The sell-off recalls the dot-com crash, when Oracle shares tumbled nearly 34% during the third quarter of 2001.
The company guided adjusted earnings below the Wall Street consensus, and revenue growth trailing expectations, according to LSEG. Cloud sales also undershot estimates.
Oracle has been among the worst-performing Big Tech stocks this quarter, with just three trading sessions left on the calendar.
Jitters intensified after Oracle lifted its fiscal 2026 capital spending plan by $15 billion to roughly $50 billion, underscoring the sheer scale of its data-center buildout.
One of the market's most prolific bond issuers, Oracle carries about $105 billion in outstanding debt from bonds and other facilities, along with sizable lease obligations - leaving little margin for error if new capacity is slow to generate cash.
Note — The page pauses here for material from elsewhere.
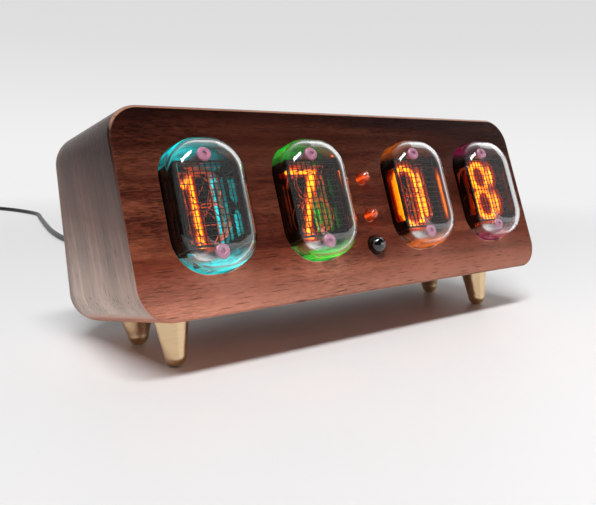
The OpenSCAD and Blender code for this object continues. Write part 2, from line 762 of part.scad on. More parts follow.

The sprawling expansion, central to Oracle's AI ambitions, has sharpened concerns about leverage, execution risk and overreach, even as demand for AI infrastructure soars.
Analysts warn that construction delays and higher financing costs could derail Oracle's aggressive timetable.
Oracle touts a formidable $523 billion backlog and partnerships with Nvidia NVDA.O, AMD AMD.O and the $500 billion Stargate project to show demand is real, but data-center delays, higher debt costs and heavy dependence on a few big customers are keeping investors on edge.